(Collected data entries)

— BEGIN —

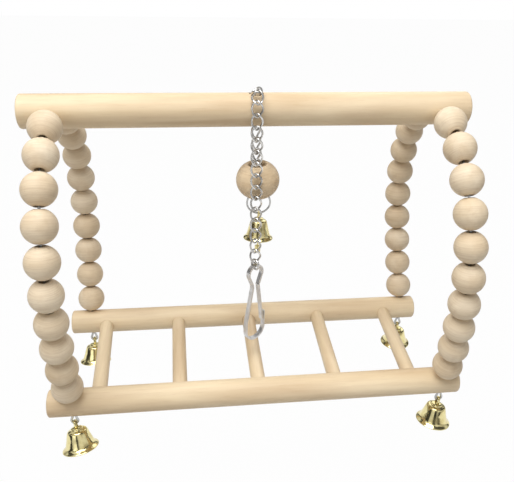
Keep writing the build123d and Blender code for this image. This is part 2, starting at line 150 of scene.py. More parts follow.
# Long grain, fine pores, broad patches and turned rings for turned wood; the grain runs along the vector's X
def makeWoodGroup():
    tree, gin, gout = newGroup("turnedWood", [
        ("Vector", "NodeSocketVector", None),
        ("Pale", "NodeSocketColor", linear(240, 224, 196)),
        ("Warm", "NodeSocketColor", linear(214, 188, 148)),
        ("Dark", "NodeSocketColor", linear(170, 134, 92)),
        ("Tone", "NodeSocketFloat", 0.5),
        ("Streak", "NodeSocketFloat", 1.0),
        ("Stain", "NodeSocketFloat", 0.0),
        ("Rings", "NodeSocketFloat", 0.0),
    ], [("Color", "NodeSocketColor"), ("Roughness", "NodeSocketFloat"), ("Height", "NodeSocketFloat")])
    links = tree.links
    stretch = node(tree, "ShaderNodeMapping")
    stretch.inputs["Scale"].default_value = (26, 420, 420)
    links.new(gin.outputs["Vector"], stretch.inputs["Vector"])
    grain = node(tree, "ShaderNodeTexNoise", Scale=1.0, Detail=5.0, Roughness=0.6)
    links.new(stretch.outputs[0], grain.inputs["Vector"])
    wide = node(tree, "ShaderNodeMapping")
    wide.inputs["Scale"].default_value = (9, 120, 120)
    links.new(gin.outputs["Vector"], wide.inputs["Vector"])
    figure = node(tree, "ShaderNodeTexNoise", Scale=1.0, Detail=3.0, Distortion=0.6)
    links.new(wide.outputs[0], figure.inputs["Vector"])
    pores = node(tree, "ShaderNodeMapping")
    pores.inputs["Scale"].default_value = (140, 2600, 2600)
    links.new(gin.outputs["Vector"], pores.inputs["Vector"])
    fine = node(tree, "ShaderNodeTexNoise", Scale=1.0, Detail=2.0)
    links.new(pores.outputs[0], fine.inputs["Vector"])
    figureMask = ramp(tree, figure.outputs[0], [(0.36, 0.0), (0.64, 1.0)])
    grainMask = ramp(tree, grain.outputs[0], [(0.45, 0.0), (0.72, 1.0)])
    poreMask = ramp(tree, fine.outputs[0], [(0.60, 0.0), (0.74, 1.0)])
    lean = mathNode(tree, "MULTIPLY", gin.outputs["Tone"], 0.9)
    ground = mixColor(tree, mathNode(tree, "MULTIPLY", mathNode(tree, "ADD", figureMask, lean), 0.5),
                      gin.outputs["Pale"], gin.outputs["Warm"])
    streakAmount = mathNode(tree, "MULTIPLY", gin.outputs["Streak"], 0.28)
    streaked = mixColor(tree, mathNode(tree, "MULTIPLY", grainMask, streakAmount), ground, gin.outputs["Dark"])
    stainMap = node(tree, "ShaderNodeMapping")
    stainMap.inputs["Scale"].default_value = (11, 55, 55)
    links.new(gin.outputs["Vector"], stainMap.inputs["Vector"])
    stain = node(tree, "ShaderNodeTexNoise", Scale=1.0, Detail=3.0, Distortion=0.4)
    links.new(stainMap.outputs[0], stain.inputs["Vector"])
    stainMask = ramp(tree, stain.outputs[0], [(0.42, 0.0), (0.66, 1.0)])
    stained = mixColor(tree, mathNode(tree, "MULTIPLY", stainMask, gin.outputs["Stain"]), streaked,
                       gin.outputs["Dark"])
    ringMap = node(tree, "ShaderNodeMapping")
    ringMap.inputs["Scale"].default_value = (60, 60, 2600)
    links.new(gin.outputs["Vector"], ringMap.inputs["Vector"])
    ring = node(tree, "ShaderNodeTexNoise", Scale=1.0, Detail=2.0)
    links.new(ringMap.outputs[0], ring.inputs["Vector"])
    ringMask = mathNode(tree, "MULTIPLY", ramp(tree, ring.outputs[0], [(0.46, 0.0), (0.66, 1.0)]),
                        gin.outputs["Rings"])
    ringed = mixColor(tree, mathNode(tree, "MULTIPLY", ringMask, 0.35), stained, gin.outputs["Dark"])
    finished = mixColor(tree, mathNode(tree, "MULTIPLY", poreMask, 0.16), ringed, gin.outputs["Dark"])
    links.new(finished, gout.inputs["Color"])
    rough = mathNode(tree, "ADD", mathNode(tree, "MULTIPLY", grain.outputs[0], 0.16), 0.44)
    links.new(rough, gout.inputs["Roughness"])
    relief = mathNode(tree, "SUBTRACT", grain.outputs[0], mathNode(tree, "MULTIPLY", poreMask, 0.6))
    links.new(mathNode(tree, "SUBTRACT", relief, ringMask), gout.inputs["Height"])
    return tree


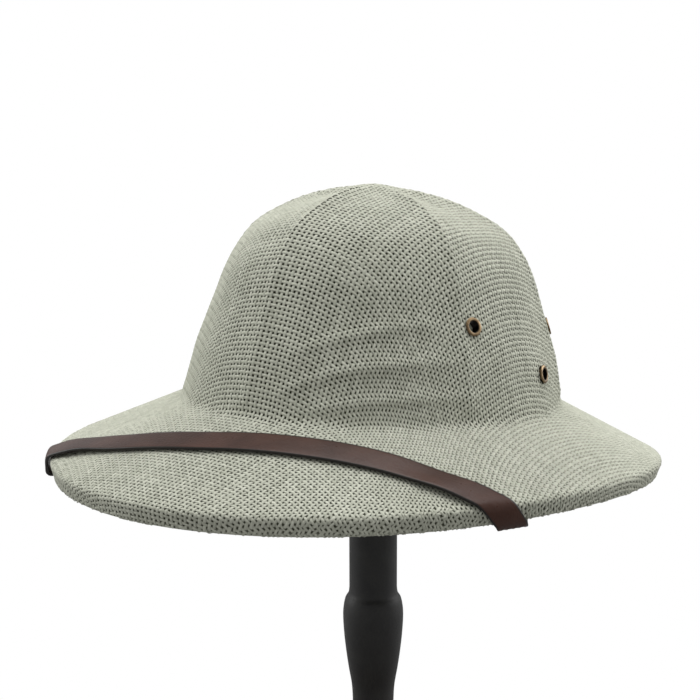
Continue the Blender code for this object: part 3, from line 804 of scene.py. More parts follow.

— END —

What is being asked: Supply the count of lines in the entries that contain the word "this", and nothing besides.

Output: 2